Print, exactly and completely, every entry in the data.

== EXERCISE INPUT

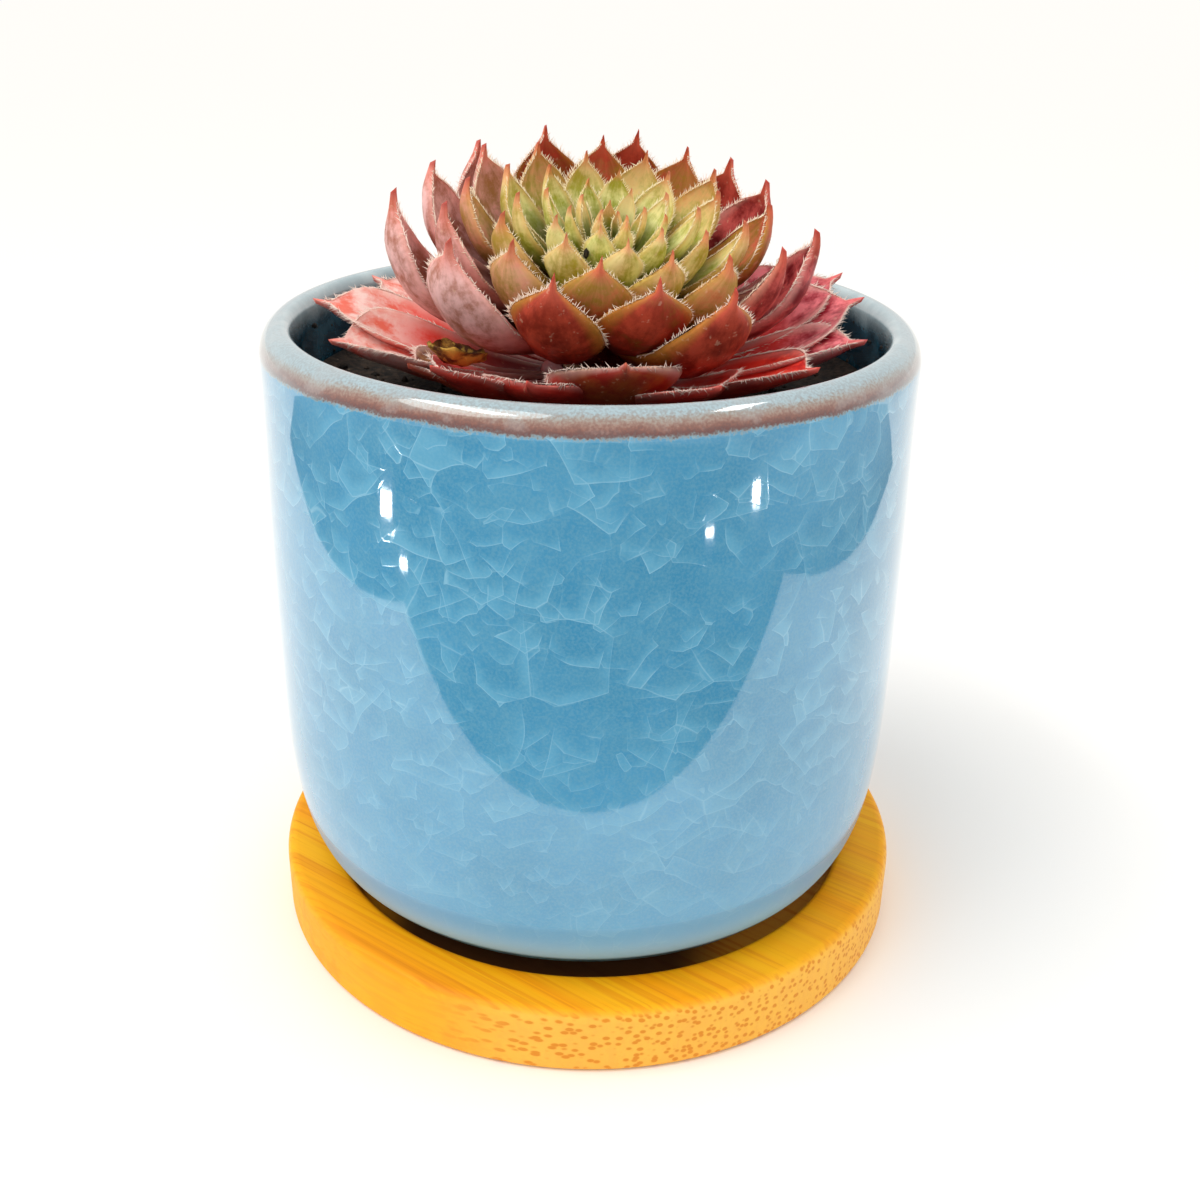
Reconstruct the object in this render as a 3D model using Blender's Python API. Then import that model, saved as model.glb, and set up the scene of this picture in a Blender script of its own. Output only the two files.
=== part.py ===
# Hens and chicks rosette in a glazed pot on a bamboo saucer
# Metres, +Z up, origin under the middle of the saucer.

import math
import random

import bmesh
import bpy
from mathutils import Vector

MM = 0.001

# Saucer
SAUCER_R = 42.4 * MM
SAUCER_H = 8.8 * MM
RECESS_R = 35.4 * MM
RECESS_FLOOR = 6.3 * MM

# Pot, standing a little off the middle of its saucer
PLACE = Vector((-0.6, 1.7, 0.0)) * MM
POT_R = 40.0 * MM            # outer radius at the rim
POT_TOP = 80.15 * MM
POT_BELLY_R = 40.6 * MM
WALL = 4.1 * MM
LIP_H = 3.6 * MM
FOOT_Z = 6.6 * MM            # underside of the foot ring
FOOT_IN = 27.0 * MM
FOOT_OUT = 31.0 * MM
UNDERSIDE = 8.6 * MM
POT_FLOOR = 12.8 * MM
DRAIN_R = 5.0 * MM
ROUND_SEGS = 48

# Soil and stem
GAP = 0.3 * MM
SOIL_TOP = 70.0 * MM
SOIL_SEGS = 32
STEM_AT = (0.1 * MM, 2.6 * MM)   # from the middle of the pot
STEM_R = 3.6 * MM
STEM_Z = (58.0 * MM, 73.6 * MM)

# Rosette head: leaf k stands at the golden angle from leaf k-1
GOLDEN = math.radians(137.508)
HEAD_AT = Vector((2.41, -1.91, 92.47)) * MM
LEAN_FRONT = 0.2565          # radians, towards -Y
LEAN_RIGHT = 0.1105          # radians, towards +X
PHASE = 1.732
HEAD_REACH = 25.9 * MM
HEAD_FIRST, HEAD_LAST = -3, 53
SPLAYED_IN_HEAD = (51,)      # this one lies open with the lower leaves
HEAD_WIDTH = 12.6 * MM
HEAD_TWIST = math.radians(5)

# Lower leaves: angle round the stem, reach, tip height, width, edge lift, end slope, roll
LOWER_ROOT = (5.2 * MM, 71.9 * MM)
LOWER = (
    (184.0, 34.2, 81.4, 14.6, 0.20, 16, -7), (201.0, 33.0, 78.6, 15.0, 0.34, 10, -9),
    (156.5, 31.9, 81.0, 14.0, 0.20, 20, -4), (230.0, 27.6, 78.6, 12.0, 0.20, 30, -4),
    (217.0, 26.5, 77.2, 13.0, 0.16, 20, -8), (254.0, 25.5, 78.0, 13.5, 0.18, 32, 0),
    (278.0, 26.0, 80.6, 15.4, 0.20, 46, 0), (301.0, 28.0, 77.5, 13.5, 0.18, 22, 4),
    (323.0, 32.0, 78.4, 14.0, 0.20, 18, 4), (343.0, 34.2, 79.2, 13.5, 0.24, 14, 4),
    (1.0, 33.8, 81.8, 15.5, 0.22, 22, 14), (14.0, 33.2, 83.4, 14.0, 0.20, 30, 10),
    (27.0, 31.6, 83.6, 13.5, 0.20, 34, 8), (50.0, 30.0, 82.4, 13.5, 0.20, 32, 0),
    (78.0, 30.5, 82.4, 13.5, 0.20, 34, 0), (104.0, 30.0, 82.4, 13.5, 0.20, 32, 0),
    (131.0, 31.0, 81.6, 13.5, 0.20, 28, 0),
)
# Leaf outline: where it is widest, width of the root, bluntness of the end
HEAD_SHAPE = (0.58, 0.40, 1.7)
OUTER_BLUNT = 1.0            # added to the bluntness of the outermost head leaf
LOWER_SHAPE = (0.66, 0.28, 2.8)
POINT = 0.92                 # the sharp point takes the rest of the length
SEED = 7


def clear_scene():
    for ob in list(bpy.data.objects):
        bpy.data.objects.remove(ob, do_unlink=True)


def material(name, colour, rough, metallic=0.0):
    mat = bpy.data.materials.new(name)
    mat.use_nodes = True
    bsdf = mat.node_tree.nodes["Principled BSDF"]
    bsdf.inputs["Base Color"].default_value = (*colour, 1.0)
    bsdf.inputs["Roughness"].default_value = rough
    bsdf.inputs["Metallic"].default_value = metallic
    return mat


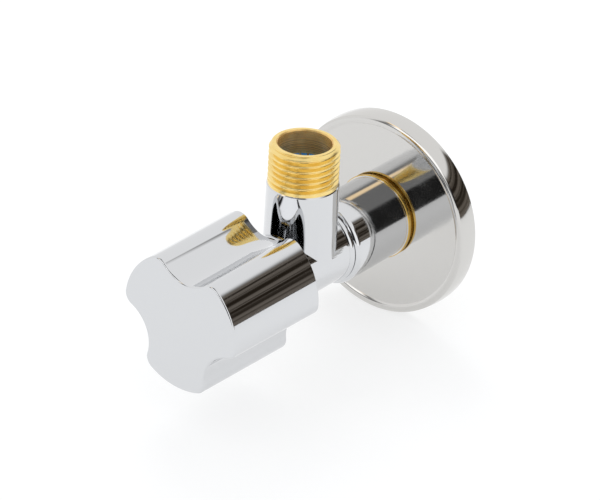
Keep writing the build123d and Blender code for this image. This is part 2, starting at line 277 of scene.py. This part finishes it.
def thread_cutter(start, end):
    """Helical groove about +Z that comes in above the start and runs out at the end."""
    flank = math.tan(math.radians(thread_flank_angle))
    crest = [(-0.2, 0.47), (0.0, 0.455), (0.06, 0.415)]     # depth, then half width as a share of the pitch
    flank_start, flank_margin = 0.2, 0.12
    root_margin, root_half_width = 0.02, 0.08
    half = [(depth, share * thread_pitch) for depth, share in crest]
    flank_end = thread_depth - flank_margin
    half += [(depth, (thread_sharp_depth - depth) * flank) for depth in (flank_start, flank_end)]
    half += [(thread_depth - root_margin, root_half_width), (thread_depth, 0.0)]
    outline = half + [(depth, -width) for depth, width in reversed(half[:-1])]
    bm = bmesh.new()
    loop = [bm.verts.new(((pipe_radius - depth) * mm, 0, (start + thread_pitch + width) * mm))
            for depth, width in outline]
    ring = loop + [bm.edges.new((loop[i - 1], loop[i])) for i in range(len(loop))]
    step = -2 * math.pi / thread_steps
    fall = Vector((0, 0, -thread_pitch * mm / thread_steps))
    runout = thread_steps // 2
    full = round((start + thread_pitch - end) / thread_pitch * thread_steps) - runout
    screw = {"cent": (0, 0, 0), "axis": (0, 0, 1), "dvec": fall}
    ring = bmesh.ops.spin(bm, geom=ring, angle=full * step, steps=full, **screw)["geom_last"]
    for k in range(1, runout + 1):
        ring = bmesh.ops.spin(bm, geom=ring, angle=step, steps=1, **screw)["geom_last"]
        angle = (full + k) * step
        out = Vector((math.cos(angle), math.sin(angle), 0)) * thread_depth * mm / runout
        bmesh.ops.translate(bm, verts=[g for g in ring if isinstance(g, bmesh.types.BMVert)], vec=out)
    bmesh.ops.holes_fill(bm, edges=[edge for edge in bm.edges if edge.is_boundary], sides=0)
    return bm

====

**THE RESPONSE:**
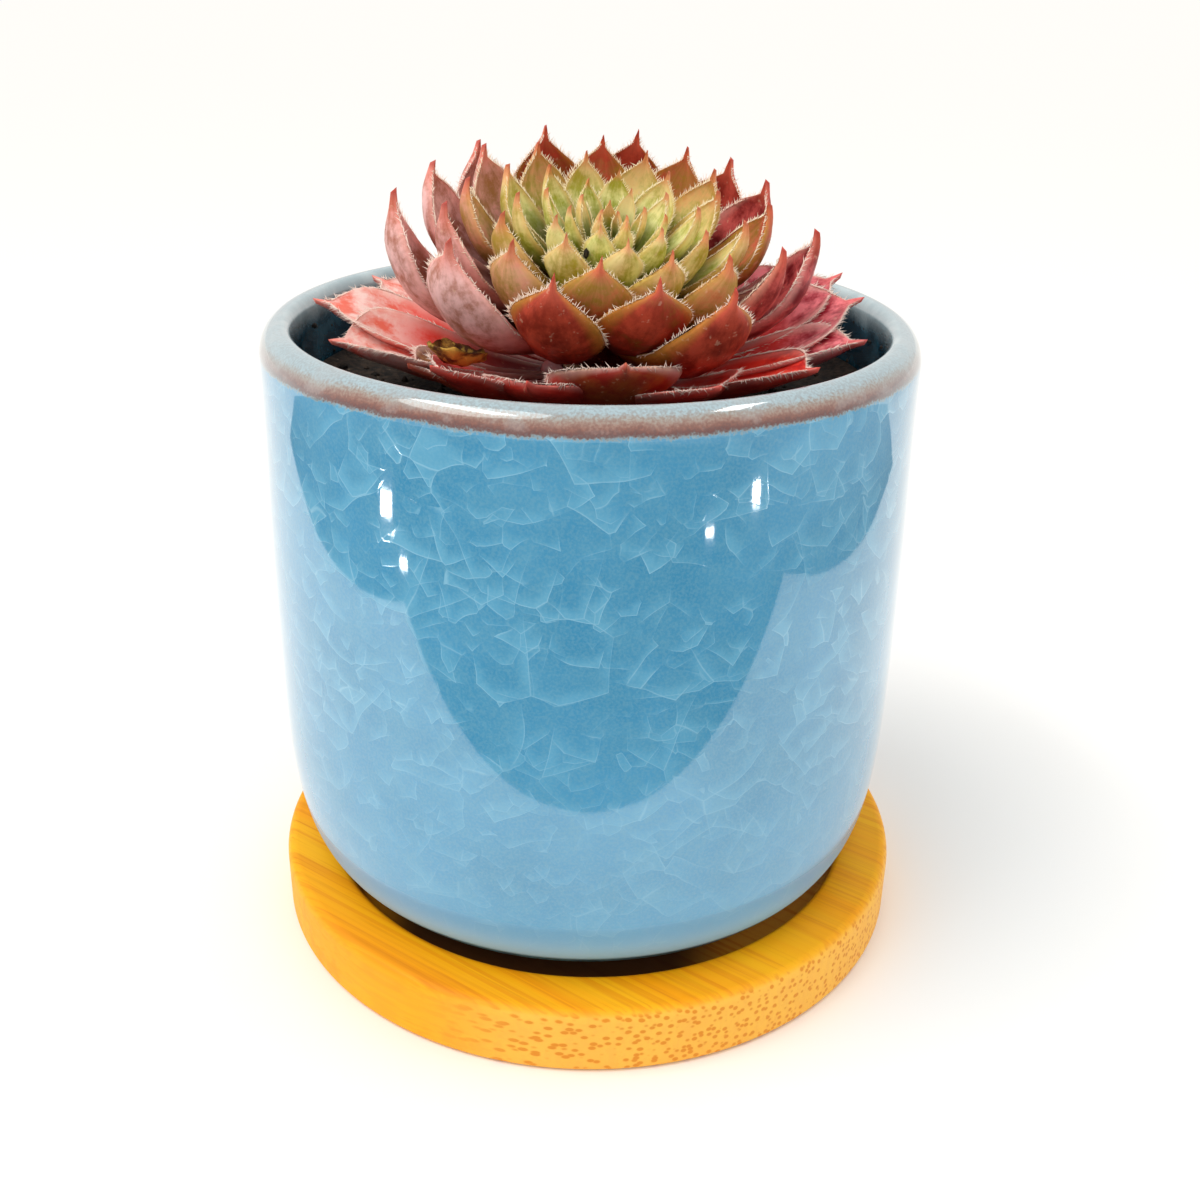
Reconstruct the object in this render as a 3D model using Blender's Python API. Then import that model, saved as model.glb, and set up the scene of this picture in a Blender script of its own. Output only the two files.
=== part.py ===
# Hens and chicks rosette in a glazed pot on a bamboo saucer
# Metres, +Z up, origin under the middle of the saucer.

import math
import random

import bmesh
import bpy
from mathutils import Vector

MM = 0.001

# Saucer
SAUCER_R = 42.4 * MM
SAUCER_H = 8.8 * MM
RECESS_R = 35.4 * MM
RECESS_FLOOR = 6.3 * MM

# Pot, standing a little off the middle of its saucer
PLACE = Vector((-0.6, 1.7, 0.0)) * MM
POT_R = 40.0 * MM            # outer radius at the rim
POT_TOP = 80.15 * MM
POT_BELLY_R = 40.6 * MM
WALL = 4.1 * MM
LIP_H = 3.6 * MM
FOOT_Z = 6.6 * MM            # underside of the foot ring
FOOT_IN = 27.0 * MM
FOOT_OUT = 31.0 * MM
UNDERSIDE = 8.6 * MM
POT_FLOOR = 12.8 * MM
DRAIN_R = 5.0 * MM
ROUND_SEGS = 48

# Soil and stem
GAP = 0.3 * MM
SOIL_TOP = 70.0 * MM
SOIL_SEGS = 32
STEM_AT = (0.1 * MM, 2.6 * MM)   # from the middle of the pot
STEM_R = 3.6 * MM
STEM_Z = (58.0 * MM, 73.6 * MM)

# Rosette head: leaf k stands at the golden angle from leaf k-1
GOLDEN = math.radians(137.508)
HEAD_AT = Vector((2.41, -1.91, 92.47)) * MM
LEAN_FRONT = 0.2565          # radians, towards -Y
LEAN_RIGHT = 0.1105          # radians, towards +X
PHASE = 1.732
HEAD_REACH = 25.9 * MM
HEAD_FIRST, HEAD_LAST = -3, 53
SPLAYED_IN_HEAD = (51,)      # this one lies open with the lower leaves
HEAD_WIDTH = 12.6 * MM
HEAD_TWIST = math.radians(5)

# Lower leaves: angle round the stem, reach, tip height, width, edge lift, end slope, roll
LOWER_ROOT = (5.2 * MM, 71.9 * MM)
LOWER = (
    (184.0, 34.2, 81.4, 14.6, 0.20, 16, -7), (201.0, 33.0, 78.6, 15.0, 0.34, 10, -9),
    (156.5, 31.9, 81.0, 14.0, 0.20, 20, -4), (230.0, 27.6, 78.6, 12.0, 0.20, 30, -4),
    (217.0, 26.5, 77.2, 13.0, 0.16, 20, -8), (254.0, 25.5, 78.0, 13.5, 0.18, 32, 0),
    (278.0, 26.0, 80.6, 15.4, 0.20, 46, 0), (301.0, 28.0, 77.5, 13.5, 0.18, 22, 4),
    (323.0, 32.0, 78.4, 14.0, 0.20, 18, 4), (343.0, 34.2, 79.2, 13.5, 0.24, 14, 4),
    (1.0, 33.8, 81.8, 15.5, 0.22, 22, 14), (14.0, 33.2, 83.4, 14.0, 0.20, 30, 10),
    (27.0, 31.6, 83.6, 13.5, 0.20, 34, 8), (50.0, 30.0, 82.4, 13.5, 0.20, 32, 0),
    (78.0, 30.5, 82.4, 13.5, 0.20, 34, 0), (104.0, 30.0, 82.4, 13.5, 0.20, 32, 0),
    (131.0, 31.0, 81.6, 13.5, 0.20, 28, 0),
)
# Leaf outline: where it is widest, width of the root, bluntness of the end
HEAD_SHAPE = (0.58, 0.40, 1.7)
OUTER_BLUNT = 1.0            # added to the bluntness of the outermost head leaf
LOWER_SHAPE = (0.66, 0.28, 2.8)
POINT = 0.92                 # the sharp point takes the rest of the length
SEED = 7


def clear_scene():
    for ob in list(bpy.data.objects):
        bpy.data.objects.remove(ob, do_unlink=True)


def material(name, colour, rough, metallic=0.0):
    mat = bpy.data.materials.new(name)
    mat.use_nodes = True
    bsdf = mat.node_tree.nodes["Principled BSDF"]
    bsdf.inputs["Base Color"].default_value = (*colour, 1.0)
    bsdf.inputs["Roughness"].default_value = rough
    bsdf.inputs["Metallic"].default_value = metallic
    return mat


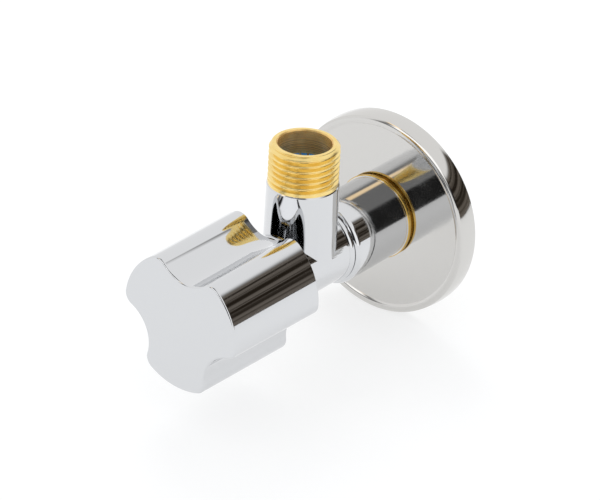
Keep writing the build123d and Blender code for this image. This is part 2, starting at line 277 of scene.py. This part finishes it.
def thread_cutter(start, end):
    """Helical groove about +Z that comes in above the start and runs out at the end."""
    flank = math.tan(math.radians(thread_flank_angle))
    crest = [(-0.2, 0.47), (0.0, 0.455), (0.06, 0.415)]     # depth, then half width as a share of the pitch
    flank_start, flank_margin = 0.2, 0.12
    root_margin, root_half_width = 0.02, 0.08
    half = [(depth, share * thread_pitch) for depth, share in crest]
    flank_end = thread_depth - flank_margin
    half += [(depth, (thread_sharp_depth - depth) * flank) for depth in (flank_start, flank_end)]
    half += [(thread_depth - root_margin, root_half_width), (thread_depth, 0.0)]
    outline = half + [(depth, -width) for depth, width in reversed(half[:-1])]
    bm = bmesh.new()
    loop = [bm.verts.new(((pipe_radius - depth) * mm, 0, (start + thread_pitch + width) * mm))
            for depth, width in outline]
    ring = loop + [bm.edges.new((loop[i - 1], loop[i])) for i in range(len(loop))]
    step = -2 * math.pi / thread_steps
    fall = Vector((0, 0, -thread_pitch * mm / thread_steps))
    runout = thread_steps // 2
    full = round((start + thread_pitch - end) / thread_pitch * thread_steps) - runout
    screw = {"cent": (0, 0, 0), "axis": (0, 0, 1), "dvec": fall}
    ring = bmesh.ops.spin(bm, geom=ring, angle=full * step, steps=full, **screw)["geom_last"]
    for k in range(1, runout + 1):
        ring = bmesh.ops.spin(bm, geom=ring, angle=step, steps=1, **screw)["geom_last"]
        angle = (full + k) * step
        out = Vector((math.cos(angle), math.sin(angle), 0)) * thread_depth * mm / runout
        bmesh.ops.translate(bm, verts=[g for g in ring if isinstance(g, bmesh.types.BMVert)], vec=out)
    bmesh.ops.holes_fill(bm, edges=[edge for edge in bm.edges if edge.is_boundary], sides=0)
    return bm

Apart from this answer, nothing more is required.